The authors reflect on different factors underlying inequality and poor participation including low salary, the gulf between the rich and the poor, high expenditures on political campaigns, and unequal responsiveness of the Congress members. The studies and books overviewed point out to the complexity of the problem. However, all of the authors focus on the fact that social inclusion, political and economic participation are still uneven and depend on social class or group. Although average incomes remain rather high, the contrast between the top one percent of the households and the rest of the population are still staggering. These disparities do not only result in unfair wealth distribution but influence the participation of the different social groups in a decision-making process as the authorities tend to pursue their interests rather than reflect the needs of the population. Importantly, political economy cannot be divided from the market demands and interests of politicians and monopolies, so it is unsurprising that democracy and inequality are seen as the two sides of the same coin.
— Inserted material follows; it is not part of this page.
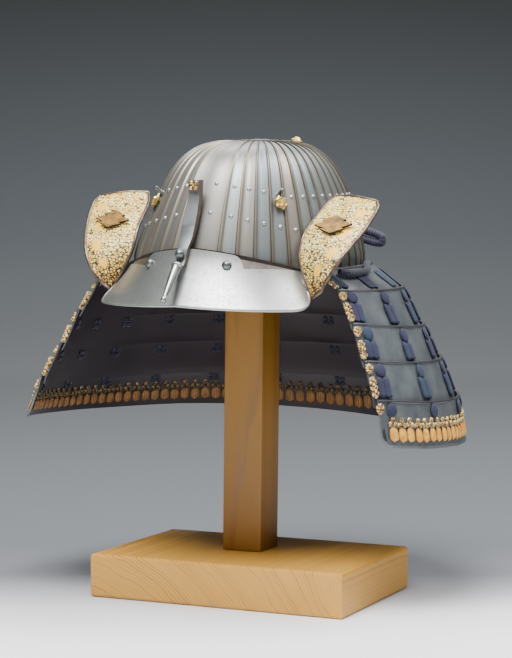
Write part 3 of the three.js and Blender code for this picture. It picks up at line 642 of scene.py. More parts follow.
def on_plate(plate, height, lift):
    """A point on the middle of a plate counted from the front one to the wearer's left, and the normal."""
    whole = floor(plate)
    along = lerp(rib_along(whole - 1), rib_along(whole), 0.5 + plate - whole)
    turn = turn_at(height)
    normal = dome_normal(along, turn)
    return dome_point(along, turn) + normal * lift, normal


# Steps across one plate: the offset from a rib in mm, the rib's lift as a share, the place in the
# plate for the UV map, and how far the plate is domed there.
RIB_STEPS = [(0, 0.45, 0, 0), (0.35, 0.95, 0.03, 0), (1.2, 1.0, 0.08, 0), (2.3, 0.75, 0.13, 0),
             (3.6, 0.25, 0.2, 0), (4.8, 0, 0.26, 0), (None, 0, 0.45, 0.85), (None, 0, 0.62, 1),
             (None, 0, 0.8, 0.75), (-0.9, 0, 0.95, 0), (-0.3, 0.05, 0.985, 0)]
RIDGE_HEIGHT, PLATE_DOME = RIB_HEIGHT * 0.7, 0.5
OUTER_ROWS, INNER_ROWS = 42, 12
OUTSIDE = 1                          # marks a row of the bowl's ribbed outside


def make_bowl():
    hole = asin(HOLE_SHARE ** (CROWN_POWER / 2))
    # Turn from the crown, drop below the rim, and either OUTSIDE or the lift off the dome in mm.
    outer = [(lerp(hole, pi / 2, (i / OUTER_ROWS) ** 1.15), 0.0, OUTSIDE) for i in range(OUTER_ROWS + 1)]
    skirt = [(pi / 2, SKIRT * 0.5, OUTSIDE), (pi / 2, SKIRT * 0.92, OUTSIDE), (pi / 2, SKIRT, 0.3),
             (pi / 2, SKIRT, -BOWL_WALL * 0.7), (pi / 2, SKIRT * 0.8, -BOWL_WALL)]
    inner = [(lerp(pi / 2, hole, i / INNER_ROWS), 0.0, -BOWL_WALL) for i in range(INNER_ROWS + 1)]
    rows = outer + skirt + inner + outer[:1]
    last = len(rows) - 1
    per_rib = len(RIB_STEPS)
    columns = RIBS * per_rib

    def place(u, v):
        column = round(u * columns) % columns
        rib, step = divmod(column, per_rib)
        offset, raised, share_across, bulge = RIB_STEPS[step]
        turn, drop, lift = rows[round(v * last)]
        share = share_at(turn)
        start, end = rib_along(rib), rib_along(rib + 1)
        if offset is None:
            along = lerp(start, end, share_across)
        else:
            along = (start if offset >= 0 else end) + offset
        if lift == OUTSIDE:
            growth = clamp((share - RIB_START) / (RIB_FULL - RIB_START))
            lift = RIDGE_HEIGHT * raised * growth + PLATE_DOME * bulge * growth * (1.3 - share)
        point = dome_point(along, turn) + dome_normal(along, turn) * lift
        point.z -= drop
        return point

    def uv_of(u, v):
        rib, step = divmod(round(u * columns), per_rib)
        return rib + RIB_STEPS[step][2], rows[round(v * last)][0] / (pi / 2)

    bm = bmesh.new()
    inside_from = (OUTER_ROWS + 3) / last
    bent_grid(bm, columns, last, place, uv_of, lambda u, v: 1 if v > inside_from else 0)
    piece(bm, "bowl_plates", [IRON, INSIDE], "iron", "bowl", sharp=60)


# Height of each row of rivets on the front plate, its fall from plate to plate, and its lowest height.
RIVET_ROWS = [(76, 2.6, 63), (48, 3.4, 31)]
RIVET_HEAD = [(0, 1.2), (0.9, 1.05), (1.7, 0.6), (2.2, 0), (2.1, -1.2), (0, -1.2)]


def make_plate_rivets():
    bm = bmesh.new()
    for plate in range(-20, 21):
        apart = abs(plate)
        # The rivets sit a little off the middle of their plates.
        middle = 0.21 if plate == 0 else plate * 1.04 if apart < 5 else plate + 0.2 * plate / apart
        for at_front, fall, lowest in RIVET_ROWS:
            at, normal = on_plate(middle, max(at_front - fall * apart, lowest), 0.6)
            turned(bm, RIVET_HEAD, 12, at, normal)
    piece(bm, "plate_rivets", [VISOR_IRON], "iron")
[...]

Acemoglu, D., Naidu, S., Restrepo, P., & Robinson J. A. Web.

Bartels, L. (2014). The new gilded age. In K. Kollman, (Ed.), Unequal democracy: The political economy of the new gilded age. (pp. 1-29). New York, NY: Russel Sage Foundation.

Dye, T. (2001). Top down policymaking. New York, NY: Chatham House.

Hayes, T. (2012). Responsiveness in an era of inequality: The case of the U.S. Senate. Political Research Quarterly, 66(3), 589-599.

Miroff, B., Seidelman, R., Swanstorm, T., & De Luca, T. (2012). The democratic debate: American politics in an age of change. (6th ed.). Boston, MA: Cengage Learning.